Ler todas essas histórias torna certos fenômenos muito claros. A solução da violência não encontra-se em medidas rasas (como o mero endurecimento das penas), pois é um comportamento que ocorre por diversas variáveis, variáveis estas que muitas vezes escapam da alçada de um único sujeito. São adolescentes que, mesmo antes de estarem em um Centro, já estavam, de certa forma, presos em suas histórias de negligência e violência. O que o livro mostra e que, na minha opinião, é a parte mais importante do trabalho da Giovana, é que é possível mudar a vida desses rapazes, mudando seus comportamentos. E a psicoterapia foi capaz, mesmo com jovens infratores (o que contraria uma opinião de senso comum), de ampliar repertórios, possibilitando novos caminhos para quando os adolescentes encontrarem-se novamente nos ambientes de onde saíram. Claro que, para tal, é necessário que o psicoterapeuta possua uma forte base de trabalho – algo que merece diversos elogios no trabalho da Giovana, que elegeu criteriosamente os comportamentos adequados e inadequados, reforçando os primeiros e extinguindo os últimos. Ter clareza sobre o trabalho a ser realizado, especialmente com esse público, por serem adolescentes e infratores, é essencial para que o profissional não se perca no processo.

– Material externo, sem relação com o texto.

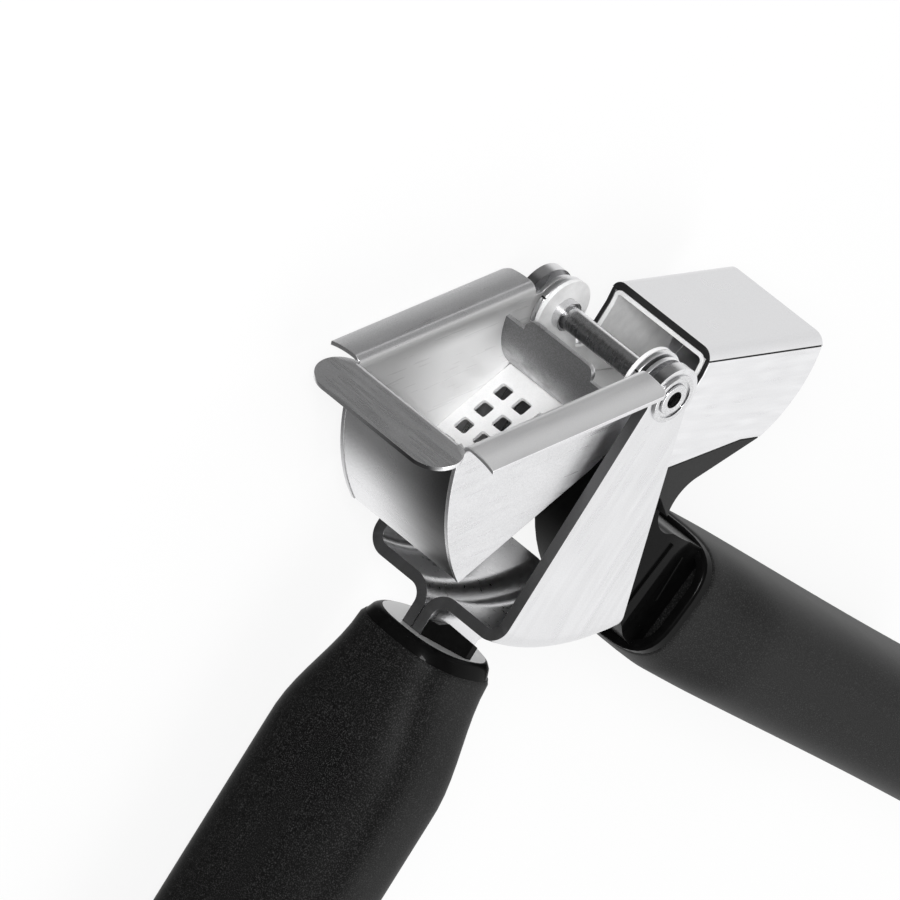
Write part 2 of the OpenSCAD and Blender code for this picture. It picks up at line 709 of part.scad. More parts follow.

Essa obra e a da Paula Gomide, Menor Infrator: A caminho de um novo tempo (1998) foram, pessoalmente, essenciais para a minha certeza de que estou no caminho certo dos meus estudos e interesse. São trabalhos que mostram que até mesmo o que parece indissolúvel possui soluções. São soluções, no plural: não há uma fórmula, uma única resposta que resolva todos os problemas da violência e que nos transforme em uma sociedade completamente segura. Existem, porém, diversas possibilidades, sendo que a base da Análise do Comportamento é, ao meu ver, parte do caminho de um futuro diferente do atual – e, a partir dessa base, deve-se abrir espaço para o diálogo, de forma que a solução não seja uma mera defesa passional de certas ideias.

Referências:
Gomide, P. (1998). Menor infrator: A caminho de um novo tempo. Curitiba: Juruá.

Rocha, G. V. M. (2013). Comportamento antissocial: psicoterapia para adolescentes infratores de alto risco. Curitiba: Juruá.